The Globe and Mail has an interesting report on the effect of BBM Canada’s introduction of pager sized Portable People Meters (PPMs) in the Canadian television market. In the two months selected television viewers have carried this devices, television ratings have risen dramatically for some shows while fallen for others.
BBM Canada describes the PPM as:
The Portable People Meter, developed by Arbitron Inc., is a pager-sized device that is carried by a representative panel of television viewers. It automatically detects inaudible codes that broadcasters embed in the audio portion of their programming using encoders provided by BBM and Arbitron. At the end of each day, the survey participants place the meters into base stations that recharge the devices and send the collected codes to BBM for tabulation.

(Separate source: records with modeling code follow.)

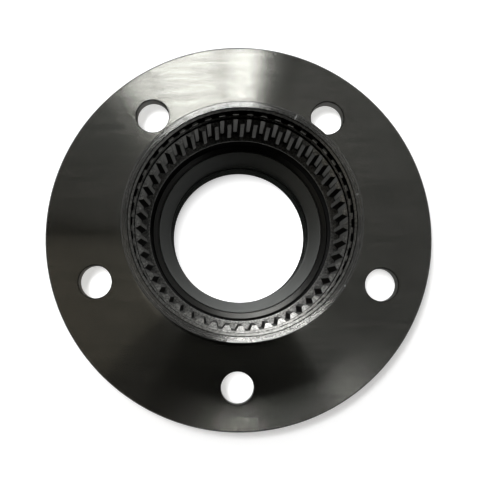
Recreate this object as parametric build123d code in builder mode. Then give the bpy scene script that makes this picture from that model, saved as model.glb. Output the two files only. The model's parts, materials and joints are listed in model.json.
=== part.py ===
from build123d import *
import os
from math import asin, cos, degrees, pi, radians, sin, tan

os.makedirs("parts", exist_ok=True)

# Wheel hub with a double-row tapered roller bearing and a toothed sensor ring.
# The hub axis is Z, +Z points inboard, and Z = 0 is the flange's outboard face.
# All sizes are in millimetres.

# ---- Flange and wheel fixing ----
flange_diameter = 206.0
flange_thickness = 9.0
flange_edge_chamfer = 0.8
bolt_circle_diameter = 160.0
bolt_count = 5
bolt_hole_diameter = 17.5
bolt_hole_chamfer = 0.5
first_bolt_angle = -90.0
pilot_height = 7.0
pilot_chamfer = 1.0

# ---- Barrel ----
barrel_length = 75.0
barrel_wall = 3.2
barrel_edge_chamfer = 0.4
barrel_root_fillet = 5.0
barrel_neck_length = 9.0
hub_wall = 5.2

# ---- Bearing: two rows of tapered rollers ----
spindle_diameter = 70.0
inner_ring_wall = 3.4
outer_ring_wall = 3.2
roller_count = 30
roller_diameter = 6.0
roller_length = 9.4
roller_axis_angle = 13.0
roller_clearance = 0.06
raceway_relief = 0.4
small_rib_width = 2.0
small_rib_height = 0.9
large_rib_width = 1.6
large_rib_height = 2.0
seal_land_step = 2.0
seal_land_width = 4.7
outer_ring_setback = 2.0
ring_edge_chamfer = 0.5
lead_in_depth = 11.5
lead_in_end_wall = 0.8
lead_in_step = 0.9
bore_chamfer = 1.0

# ---- Clip and O-ring that join the two inner rings ----
clip_width = 4.0
clip_thickness = 0.7
clip_hook_height = 0.9
clip_clearance = 0.1
clip_recess = 0.2
o_ring_section = 1.2
o_ring_offset = 1.3
o_ring_clearance = 0.1

# ---- Cages ----
cage_thickness = 1.9
cage_offset = 0.3
cage_overhang = 1.0
cage_lip = 1.9
cage_lip_thickness = 0.8
pocket_clearance = 0.15

# ---- Cassette seals ----
seal_sheet = 0.8
seal_case_gap = 0.4
seal_case_setback = 0.2
seal_web_reach = 3.4
seal_lip_clearance = 0.3
slinger_sheet = 0.6
slinger_flange = 2.45
slinger_setback = 0.2

# ---- Retaining ring ----
retainer_thickness = 2.5
retainer_depth = 1.8
retainer_clearance = 0.1
retainer_band = 3.0
retainer_lug_radius = 2.6
retainer_lug_hole = 2.0
retainer_gap_angle = 22.0

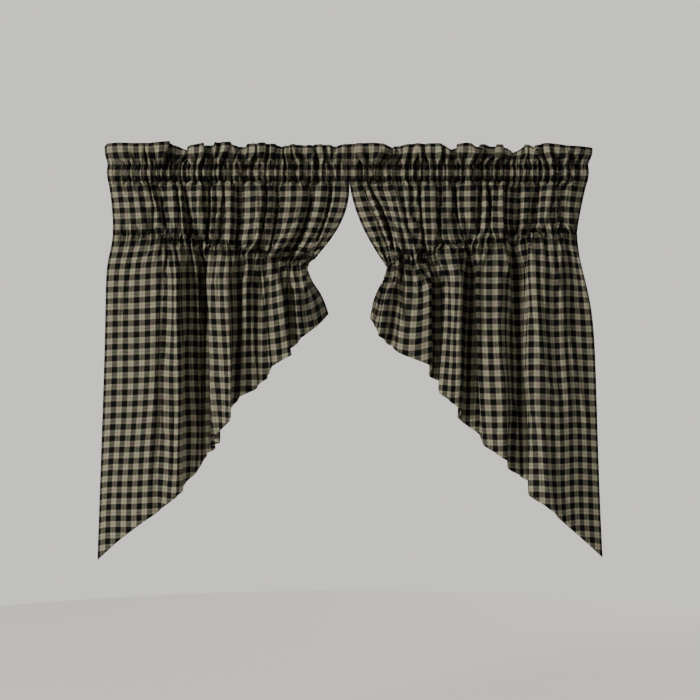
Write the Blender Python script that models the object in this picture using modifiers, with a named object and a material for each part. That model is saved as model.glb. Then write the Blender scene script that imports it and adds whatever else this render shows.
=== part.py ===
# A pair of gathered swag curtain panels that share one rod.
# Each panel is one trapezoid of cloth with a ruffled heading and an empty rod pocket along the top,
# a row of shirring across it, and a long slanting hem that falls to a point at the outer side.
# +X right, +Y towards the wall, +Z up. The origin is on the rod's axis, between the two panels.

import math
from collections import namedtuple

import bmesh
import bpy
import numpy as np

MM = 0.001

# The flat cloth of one panel
CLOTH_WIDTH = 914 * MM
CLOTH_THICK = 1.5 * MM
SKIRT_INNER = 119 * MM      # from the shirring to the hem at the inner side edge
HEM_SLOPE = 0.62            # how much longer the skirt gets for each step outwards
TIP_DROP = 43 * MM          # extra length at the outer point, where the cut curves down
TIP_REACH = 110 * MM        # how fast that extra length fades away from the outer side edge

# The heading and the rod pocket
POCKET_HALF = 15.4 * MM     # from the rod's axis to each of the two stitched lines
HEADING_TOP = 62.8 * MM
POCKET_SWELL = 9.6 * MM     # how far the pocket's walls stand off the rod's axis
POCKET_PROFILE = ((-0.68, 0.8), (0.0, 1.0), (0.68, 0.8))    # shares of its half height and its swell
SEAM_HALF = 1.3 * MM        # half the thickness where the two layers are sewn together
CHANNEL_HALF_TALL = 13.2 * MM
CHANNEL_HALF_DEEP = 7.6 * MM
CHANNEL_PROFILE = ((-1.0, 0.0), (-0.78, 0.8), (0.0, 1.0), (0.78, 0.8), (1.0, 0.0))
POCKET_PUCKER = 1.2 * MM
FLARE_BEND = 4              # the ruffle's outer end flares with this power of its place on the rod
PANEL_GAP = 1.0 * MM        # each panel stops this far from the middle
PIECE_GAP = 0.3 * MM        # between a heading and the cloth below it

# How the folds form above and below the shirring
OPENING = 42 * MM           # how far below the shirring the skirt takes to open into its folds
EDGE_REACH = 35 * MM        # how far in from a side edge that edge's own opening counts
SWAY = 1.5                  # above 1, a crease drifts sideways mostly in its lower part
SHIRRED_DEPTH = 0.40        # share of a skirt fold's depth that is left on the shirred line
SHIRRED_RISE = 3            # power with which the skirt's folds come in as the yoke nears that line
ROD_DEPTH = 0.40            # share of a yoke fold's depth that is left at the rod pocket
YOKE_FADE = 4               # power with which the yoke's folds end on the shirred line
PUFF = 6 * MM               # how far the cloth swells out above and below the shirring
PUFF_START = 12 * MM
PUFF_REACH = 90 * MM
PUCKER = 2.5 * MM           # zigzag of the small gathers on the shirred line
PUCKER_REACH = 20 * MM
CREASE_RADIUS = 7.5 * MM    # how softly the cloth turns at a crease, along the cloth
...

With the key advantage over set-top tracking boxes that no viewer interaction is required; children and multiple viewers can now be more accurately recorded. The article notes:
Among the benefactors, Teletoon is enjoying record ratings, since the pagers are better able to track when mothers watch cartoons with their children. Children, who were less likely to press the button on their ratings box, now simply have to have the pager with them to be counted. The number of children watching Teletoon is up 61 per cent this fall, while women have climbed a seemingly impossible 232 per cent.

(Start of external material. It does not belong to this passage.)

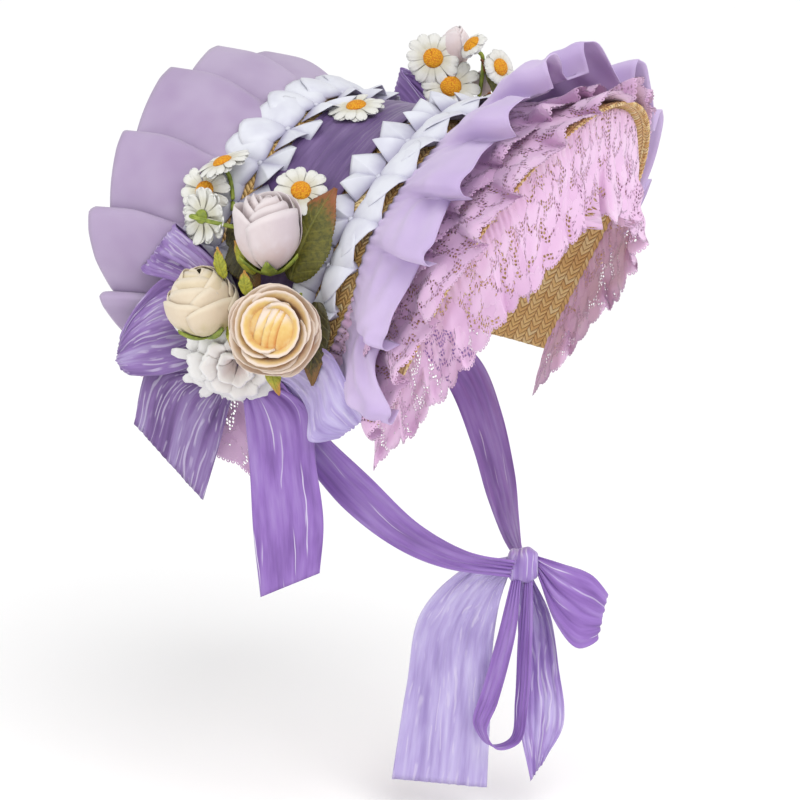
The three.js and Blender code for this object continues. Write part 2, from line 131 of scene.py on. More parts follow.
def outwards(points, along, across):  # the normal of a sheet, facing away from the middle of the crown
    normal = unit(np.cross(along, across))
    away = points * [1, 0, 1] + [0, 0, 85]
    return normal * np.where((normal * away).sum(-1, keepdims=True) < 0, -1.0, 1.0)


def overStraw(y, s, n):  # a point n outside the middle of the straw
    point = archPoint(archAt(y), s)
    across = archPoint(archAt(y - 1), s) - archPoint(archAt(y + 1), s)
    along = archPoint(archAt(y), s + 0.01) - archPoint(archAt(y), s - 0.01)
    return point + outwards(point, along, across) * (np.asarray(n, float)[..., None])


def waves(x, y, seed, count, across, along):  # a smooth random field; across and along are its wavelengths
    rng = np.random.default_rng(seed)
    total = 0
    for _ in range(count):
        fx = rng.uniform(-1, 1) / along
        fy = rng.uniform(0.55, 1.5) / across * rng.choice((-1, 1))
        total = total + np.sin(2 * pi * (fx * x + fy * y) + rng.uniform(0, 2 * pi))
    return total / math.sqrt(count)


def patch(points, x, y, z=0.0, coat=0):  # a grid of points, and the cloth coordinates that its finish reads
    weave = np.stack(np.broadcast_arrays(points[..., 0], x, y, z)[1:], -1)
    return {"points": points, "weave": weave, "coat": coat}


def sew(name, patches, finishes, thick=0.0, merge=False):
    points, weave, faces, coats, start = [], [], [], [], 0
    for p in patches:
        rows, columns = p["points"].shape[:2]
        ids = start + np.arange(rows * columns).reshape(rows, columns)
        quads = np.stack([ids[:-1, :-1], ids[1:, :-1], ids[1:, 1:], ids[:-1, 1:]], -1).reshape(-1, 4)
        points.append(p["points"].reshape(-1, 3))
        weave.append(p["weave"].reshape(-1, 3))
        faces.append(quads)
        coats.append(np.full(len(quads), p["coat"]))
        start += rows * columns
    faces = np.concatenate(faces)
    mesh = bpy.data.meshes.new(name)
    mesh.from_pydata((np.concatenate(points) * mm).tolist(), [], faces.tolist())
    held = mesh.attributes.new("weave", "FLOAT_VECTOR", "POINT")
    held.data.foreach_set("vector", np.concatenate(weave).astype(np.float32).ravel())
    mesh.polygons.foreach_set("material_index", np.concatenate(coats).astype(np.int32))
    mesh.polygons.foreach_set("use_smooth", np.ones(len(faces), bool))
    for finish in finishes:
        mesh.materials.append(finish)
    if merge:
        weld(mesh)
    piece = bpy.data.objects.new(name, mesh)
    bpy.context.scene.collection.objects.link(piece)
    if thick:
        wall = piece.modifiers.new("cloth wall", "SOLIDIFY")
        wall.thickness, wall.offset, wall.use_even_offset = thick * mm, 0, False
    return piece


def weld(mesh):  # joins the points that lie on each other, as at a tube's seam
    work = bmesh.new()
    work.from_mesh(mesh)
    bmesh.ops.remove_doubles(work, verts=work.verts, dist=1e-6)
    bmesh.ops.recalc_face_normals(work, faces=work.faces)
    work.to_mesh(mesh)
    work.free()


def stands(piece, slot, *nodes):
    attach(piece, "root")
    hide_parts(*nodes)


class Wire:  # the value that a shader node gives; sums and products of wires make maths nodes
    def __init__(self, finish, socket):
        self.finish, self.socket = finish, socket

    def calc(self, operation, *others):
        return self.finish.add("Math", dict(enumerate((self, *others))), operation=operation)

    def between(self, low, high):  # 0 under low, 1 over high, smooth between
        return self.finish.add("MapRange", {"Value": self, 1: low, 2: high}, interpolation_type="SMOOTHSTEP")

    def most(self, other):
        return self.calc("MAXIMUM", other)

    def fraction(self):
        return self.calc("FRACT")

    def __add__(self, other):
        return self.calc("ADD", other)

    def __sub__(self, other):
        return self.calc("SUBTRACT", other)

    def __rsub__(self, other):
        return self.finish.add("Math", {0: other, 1: self}, operation="SUBTRACT")

    def __mul__(self, other):
        return self.calc("MULTIPLY", other)

    def __truediv__(self, other):
        return self.calc("DIVIDE", other)

    def __abs__(self):
        return self.calc("ABSOLUTE")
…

Furthermore all television watching, even outside the home at friends or public places can be recorded. This has led to some dramatic ratings changes:
Sports has emerged as a big winner. Canada's three biggest sports networks – TSN, Rogers Sportsnet and The Score – have each seen ratings jumps of about 50 per cent. John Levy, CEO of Score Media, believes this is because the pagers are better at counting groups of people at home or in bars where the audio signal is loud enough to be detected. BBM estimates out-of-home viewing has pushed TV ratings up by 12 per cent.
There are some losers, late television ratings have fallen and this may be because that is when the PPMs are being recharged and the Weather Channel may no longer gain ratings for simply being on while people are out of the room and therefore out of the PPM’s recording range.